Learn to live with less, because soon you will be forced to live with less. Less electricity, less water, less money, less jobs, less gasoline, less meat. There is only so much to go around and it is going to happen in my lifetime.
For the younger generation, do not let the “old ways” die along with you. Learn to fish, learn to forage, learn food in your area and use it!
4 comments
Thanks for hosting Prepper Princess on your blog. As a female youtuber, her perspective is always down to earth and refreshing in it’s honesty. God bless.
Thanks for your channel. You are liked!
There are more women than you might think, quietly prepping, passing on the “old ways” to children, nieces and nephews, friends, and students. Thank you for your wisdom and inspiration. It is always good to know you are not alone.
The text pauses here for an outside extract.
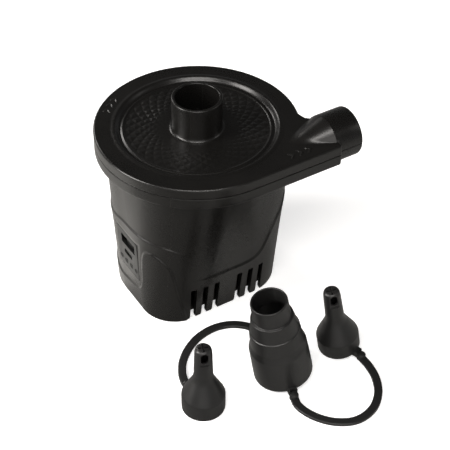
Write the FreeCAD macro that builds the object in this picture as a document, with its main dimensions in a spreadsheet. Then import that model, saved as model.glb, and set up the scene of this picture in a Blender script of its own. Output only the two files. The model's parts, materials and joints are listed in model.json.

PP is a mixed bag for me. I’ve been doing what she’s doing for over a decade in regards to being frugal. Some of her videos really rub me the wrong way though. One example: the one time she stole from a homeless encampment. She found some flip flops and clothing and decided to just take them because no one was around. How did she know they weren’t coming back only to find out someone stole their belongings? Second example is this new puppy she found on her property. She decided only after one day that no one was looking for it and it didn’t have a microchip. As a former pet owner, I never got my animals chipped. That doesn’t mean a thing as far as ownership. One day isn’t long enough to scour the pages and pages of missing animal posts online or go to all the shelters. I don’t think she looked hard enough for someone missing a cute puppy, but decided it was “hers” anyway. I’m sure she’ll give it a good life, but it could indeed be someone’s puppy.
PP is a good youtuber for people who are new to prepping and want to save some money. For those of us who are beyond that, Off-Grid with Doug and Stacy and Wild Wonderful Off-Grid are pretty amazing channels for those who are interested in DIY building off-grid, growing food, raising a farm, homesteading, etc.